La guerra de los Judíos relata los hechos acontecidos desde la insurrección de los Macabeos, ocurrida ca. 167 a. C., pasando por el reinado de Herodes el Grande, quien fomentó la reconstrucción del templo de Jerusalén, hasta poco más de doscientos años después, cuando inicia la primera Guerra judeo-romana, llevada a cabo entre los años 67 a 70 de nuestra era en los territorios de Judea, Samaria, Galilea, Idumea, etcétera, y en la que, primero el capitán Vespasiano, y más tarde su hijo Tito, aplastan la insurrección de los zelotes con gran mortandad de judíos y la destrucción del segundo templo de Jerusalén incluida. El propio Flavio Josefo, otrora rabino y autor de esta historia, fungió como comandante de la ciudad de Jotapata, la cual resistió el asedio romano durante 47 días de lucha sin descanso, para, a la postre ser capturado y gracias a la predicción que hace a Vespasiano sobre su futuro ascenso como emperador, ser liberado y hecho ciudadano romano con el apelativo "Flavio", de la casa de Vespasiano. Es así como logra acompañar a las legiones de Tito y ser testigo del asedio a Jerusalén, donde tratará, sin éxito, de convencer a los zelotes —quienes han iniciado una guerra civil en la ciudad— para que se rindan ante los romanos y eviten la completa destrucción de la ciudad santa. Sin embargo, los revolucionarios, que enarbolan la consigna de que no han de servir a nadie más que a Dios, emprenden una oleada de asesinatos contra los ricos de Jerusalén y todos aquellos que no compartían su forma de ver la vida, hasta que, asolados por la guerra, la tiranía, el hambre y la peste, los judíos van muriendo por millares y serán el dramático preludio de la destrucción del legendario templo de Jerusalén reconstruido por Herodes el Grande.
El problema nace desde las rivalidades entre las diferentes sectas judías, en particular entre los mesiánicos zelotes y los fariseos, pero sobre todo gracias al despotismo y los malos tratos de Gesio Floro, procurador romano de la época, lo que hará que el problema vaya creciendo hasta desembocar en pequeñas y sangrientas revueltas en las que lo común será que el pueblo necesitado sea la víctima propiciatoria de quienes dicen defender su libertad, los cuales llegan a excesos y maldades de todo tipo tanto en las ciudades como en el lugar que, según el judaísmo, tendría que ser el más sagrado de todos: el interior del templo. Los romanos, pese a la insurrección, mostrarán piedad en aquellos que los reconocen como señores, e incluso Tito se resistirá a destruir el templo; sin embargo, la terquedad de los revolucionarios hará que no quede piedra sobre piedra y que los soldados lo saqueen a placer una vez llevados los judíos al límite de sus fuerzas. Castigados los revoltosos, a los romanos sólo les queda sofocar los últimos brotes de insurrección, como el episodio dramático de la fortaleza de Masada, donde la gran mayoría de los allí refugiados decide inmolarse antes de caer en servidumbre de los romanos. Tras esta muerte masiva Vespasiano mandaría destruir el templo de Onías, en Egipto, poniendo así las semillas de la diáspora judía que duraría casi dos mil años.

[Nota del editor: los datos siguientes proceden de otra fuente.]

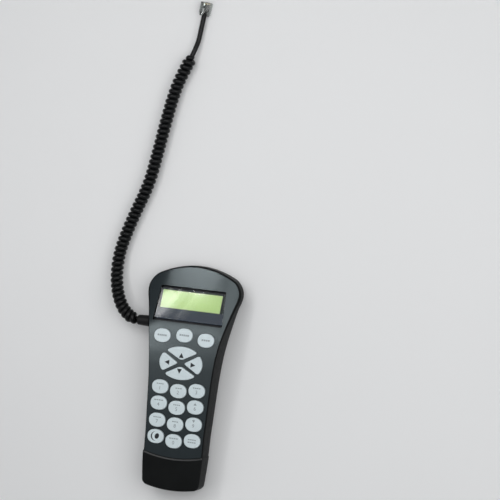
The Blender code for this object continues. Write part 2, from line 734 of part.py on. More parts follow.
# ---- cord -------------------------------------------------------------------------------------------------------------
put(
    "strain_relief",
    *along_x(((3.6, -50.2), (4.6, -49.6), (4.75, -44.5), (5.15, -39.0), (5.15, -38.5), (3.2, -38.4), (3.2, -33.0), (4.6, -32.9), (4.6, -31.5)), 16),
    RUBBER,
    smooth_angle=40,
)


def tube(name, points, radius, mat, res=2, parent=None):
    curve = bpy.data.curves.new(name, "CURVE")
    curve.dimensions = "3D"
    curve.bevel_depth = radius * MM
    curve.bevel_resolution = res
    curve.use_fill_caps = True
    curve.twist_mode = "MINIMUM"
    spline = curve.splines.new("POLY")
    spline.points.add(len(points) - 1)
    for point, (x, y, z) in zip(spline.points, points):
        point.co = (x * MM, y * MM, z * MM, 1)
    spline.use_smooth = True
    curve.materials.append(mat)
    obj = bpy.data.objects.new(name, curve)
    bpy.context.scene.collection.objects.link(obj)
    obj.parent = parent
    return obj


def resample(points, step, closed_tangent=None):
    """A smooth path through the points, resampled at about this step."""
    pts = np.array(points, float)
    seg = np.linalg.norm(np.diff(pts, axis=0), axis=1)
    t = np.concatenate([[0], np.cumsum(seg)])
    fine_t = np.linspace(0, t[-1], 400)
    dt = np.gradient(pts, t, axis=0)
    out = []
    for ft in fine_t:
        i = min(max(int(np.searchsorted(t, ft)) - 1, 0), len(t) - 2)
        h = t[i + 1] - t[i]
        u = (ft - t[i]) / h
        a, b, c, d = 2 * u**3 - 3 * u**2 + 1, u**3 - 2 * u**2 + u, -2 * u**3 + 3 * u**2, u**3 - u**2
        out.append(a * pts[i] + b * h * dt[i] + c * pts[i + 1] + d * h * dt[i + 1])
    out = np.array(out)
    s = np.concatenate([[0], np.cumsum(np.linalg.norm(np.diff(out, axis=0), axis=1))])
    n = max(int(round(s[-1] / step)), 2)
    want = np.linspace(0, s[-1], n + 1)
    return [tuple(float(np.interp(w, s, out[:, k])) for k in range(3)) for w in want], float(s[-1])


tube(
    "inner_lead",
    resample([(-31.1, BOOT_Y, BOOT_Z), (-28.3, 32.2, -15.4), (-25.6, 28.6, -15.5), (-24.2, 25.0, -15.5), (-22.8, 22.3, -15.5), (-20.8, 22.1, -15.5)], 3.2)[0],
    1.5,
    RUBBER,
    parent=pose,
)

CORD_R, LEAD_R = 6.0, 2.2
# the cord's path over the table: x, y and height of its centre line, before Y_SHIFT
CORD_PATH = (
    (-51.7, 33.55, 17.2), (-56.1, 34.5, 17.0), (-61.3, 37.4, 16.3), (-66.0, 41.3, 15.3), (-70.1, 46.5, 14.0),
    (-73.4, 52.3, 12.5), (-76.1, 58.7, 10.9), (-78.2, 66.3, 9.3), (-79.6, 75.2, 7.8), (-79.9, 85.0, 6.8),
    (-79.0, 94.0, 6.4), (-75.6, 108.0, 6.3), (-71.2, 122.3, 6.3), (-66.1, 136.6, 6.3), (-60.9, 151.0, 6.3),
    (-57.2, 165.0, 6.3), (-54.7, 179.0, 6.3), (-52.4, 193.0, 6.3), (-50.2, 207.0, 6.3), (-47.9, 220.7, 6.3),
    (-45.4, 234.0, 6.3), (-41.4, 250.0, 6.3), (-35.8, 264.5, 6.3), (-31.2, 275.5, 6.3),
)
LEAD_PATH = (
    (-30.6, 276.9, 6.3), (-29.0, 283.0, 5.2), (-27.6, 290.0, 3.6), (-26.6, 298.0, 3.3), (-25.6, 306.0, 3.5), (-24.8, 313.0, 3.7),
)
coil_points, COIL_LENGTH = resample([(x, y + Y_SHIFT, z) for x, y, z in CORD_PATH], 7.5)
tube("curly_cord", coil_points, CORD_R, RUBBER, res=4)
lead_points, LEAD_LENGTH = resample([(x, y + Y_SHIFT, z) for x, y, z in LEAD_PATH], 4.0)
tube("cord_lead", lead_points, LEAD_R, RUBBER, res=2)

# plug: its own frame at the centre of its rear face, +Y the way it is pushed in
plug_yaw = math.atan2(-(LEAD_PATH[-1][0] - LEAD_PATH[-2][0]), LEAD_PATH[-1][1] - LEAD_PATH[-2][1])
plug_dir = Vector((-math.sin(plug_yaw), math.cos(plug_yaw), 0))
plug_at = Vector((LEAD_PATH[-1][0], LEAD_PATH[-1][1] + Y_SHIFT, 3.7)) + plug_dir * 0.3
plug_frame = bpy.data.objects.new("plug_frame", None)
bpy.context.scene.collection.objects.link(plug_frame)
plug_frame.location = plug_at * MM
plug_frame.rotation_euler = (0, 0, plug_yaw)
put("modular_plug", *joined([stack([[(x, 0.0, z) for x, z in rounded(-3.9, 3.9, -2.6, 2.3, 0.6, 2)], [(x, 2.0, z) for x, z in rounded(-4.8, 4.8, -3.3, 2.9, 0.4, 2)], [(x, 12.3, z) for x, z in rounded(-4.8, 4.8, -3.3, 2.9, 0.4, 2)]])]), CLEAR, parent=plug_frame)
LATCH_REST = math.radians(11.0)
put(
    "plug_latch",
    *joined([box(-1.6, 1.6, -11.6, -0.35, 0.0, 0.9)]),
    CLEAR,
    parent=plug_frame,
    loc=(0, 12.2, 3.25),
    rot=(-LATCH_REST, 0, 0),
)
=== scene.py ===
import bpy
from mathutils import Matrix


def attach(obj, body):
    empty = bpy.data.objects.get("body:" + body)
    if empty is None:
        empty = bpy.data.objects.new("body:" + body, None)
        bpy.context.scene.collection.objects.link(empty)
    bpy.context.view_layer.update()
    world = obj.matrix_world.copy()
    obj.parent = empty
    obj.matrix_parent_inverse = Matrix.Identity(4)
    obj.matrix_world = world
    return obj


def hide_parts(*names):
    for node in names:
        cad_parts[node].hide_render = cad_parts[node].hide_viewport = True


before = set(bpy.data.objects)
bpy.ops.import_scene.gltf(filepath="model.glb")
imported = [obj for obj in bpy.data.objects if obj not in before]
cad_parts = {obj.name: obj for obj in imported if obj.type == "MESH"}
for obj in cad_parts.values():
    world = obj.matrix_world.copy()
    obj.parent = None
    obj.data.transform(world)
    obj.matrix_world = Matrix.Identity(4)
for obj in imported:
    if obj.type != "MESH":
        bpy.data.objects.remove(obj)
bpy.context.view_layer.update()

import math

import bmesh
import bpy
import numpy as np
from mathutils import Matrix, Vector

scene = bpy.context.scene
scene.view_settings.view_transform = "Standard"
scene.view_settings.look = "None"

MM = 0.001

# ---- the design's own measures, in millimetres in the keypad's frame ---------------------------------------------------
TILT = math.radians(17.7)
ARC_Y0, ARC_Y1 = -2.5, 38.0
ARC_R = (ARC_Y1 - ARC_Y0) / math.sin(TILT)
ARC_DROP = ARC_R * (1 - math.cos(TILT))
BACK_Z, BACK_TURN = -31.0, math.radians(3.0)
BACK_SLOPE = math.tan(BACK_TURN)
Y_BOTTOM, Y_TOP = -115.2, 86.6
HALF_WIDTH = (
    (-116.0, 26.9), (-110.0, 27.3), (-97.0, 28.2), (-86.05, 28.7), (-85.65, 28.2), (-64.0, 28.3), (-52.0, 28.8),
    (-39.0, 29.3), (-26.0, 29.8), (-14.0, 30.3), (0.0, 31.4), (8.0, 32.2), (17.0, 33.5), (26.0, 35.2), (32.0, 36.6),
    (39.0, 38.3), (46.0, 40.1), (50.0, 41.1), (55.0, 42.0), (60.0, 42.7), (65.0, 43.3), (70.0, 43.8), (75.0, 44.2),
    (78.0, 44.4), (90.0, 44.4),
)
BOW_BOTTOM, BOW_TOP = 0.0050, 0.0072
WALL, FACE_WALL, HEAD_WALL = 2.0, 2.2, 3.4
OVERLAY_T, OVERLAY_GAP = 0.38, 0.17
LIP = 0.9
SEAM_Y = -85.85
Y_SHIFT = 13.42
KEY_A, KEY_B = 7.75, 6.3
KEY_TOP = 1.2
KEY_GAP = 0.4
TOP_KEYS = (("key_top_left", -20.8, 22.6), ("key_top_middle", 0.0, 24.8), ("key_top_right", 20.8, 22.6))
ROWS = ((-22.9, -25.1), (-37.6, -40.1), (-53.1, -55.2), (-67.9, -70.3))
KEY_X = 17.45
PAD_A, PAD_B = 20.4, 14.95
HEAD_Y = 51.5
CASE_SCREWS = ((-19.6, -98.0), (19.6, -98.0), (-38.2, 57.0), (38.2, 57.0))
BOOT_Y, BOOT_Z = 32.8, -15.3
JACK_W, JACK_Z0, JACK_Z1 = 5.7, -21.6, -12.5
LABEL_BOX = (-14.0, 14.0, -62.0, -20.0)
PAD_CENTRE = {"up": (0.0, 9.3), "down": (0.0, -9.3), "left": (-13.6, 0.0), "right": (13.6, 0.0)}


def z_face(y):
    if y < ARC_Y0:
        return 0.0
    if y < ARC_Y1:
        return -(ARC_R - math.sqrt(ARC_R**2 - (y - ARC_Y0) ** 2))
    return -ARC_DROP - (y - ARC_Y1) * math.tan(TILT)


def z_back(y):
    return BACK_Z - BACK_SLOPE * y


def smooth(a, b, v):
    t = min(max((v - a) / (b - a), 0.0), 1.0)
    return t * t * (3 - 2 * t)


def z_part(y):
    return z_face(y) - 10.5 + 1.5 * smooth(20, 50, y)


_WIDTH_Y = np.array([p[0] for p in HALF_WIDTH])
_WIDTH_V = np.array([p[1] for p in HALF_WIDTH])


def half_width(y):
    """The table's half widths, eased over a few millimetres so that the flanks have no kinks, except at the seam."""
    if y < -84.0:
        return float(np.interp(y, _WIDTH_Y, _WIDTH_V))
    span = np.array([-3.0, -1.8, -0.9, 0.0, 0.9, 1.8, 3.0])
    weight = np.array([1.0, 2.0, 3.0, 3.5, 3.0, 2.0, 1.0])
    ys = np.maximum(y + span * min(1.0, (y + 85.6) / 3.0), -85.6)
    return min(float((np.interp(ys, _WIDTH_Y, _WIDTH_V) * weight).sum() / weight.sum()), 44.26)


def bowed(x, y):
    return y + BOW_BOTTOM * x * x * (1 - smooth(-78, -56, y)) - BOW_TOP * x * x * smooth(46, 80, y)


def crown(x, y):
    return 2.4 * smooth(20, 50, y) * max(0.0, (abs(x) - 24.0) / 20.0) ** 2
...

Es una historia de esas que se queda largo tiempo en la sensibilidad y la imaginación del lector, no sólo por su repercusión histórica —en ella se pueden encontrar las raíces de un problema que todavía hoy sigue sacudiendo al mundo, como es el conflicto en la tierra de Palestina—, sino también por la gran belleza de la narración de Flavio Josefo que, sin tomar en cuenta una posible falta de objetividad debido a su amistad con los romanos en el momento en que fue escrito (entre los años 75 a 79 d. C.), recuerda los textos de Heródoto y algunos libros bíblicos, en los que la realidad histórica se entremezcla con visiones religiosas y proféticas, lo que lo dota de niveles más profundos de significación.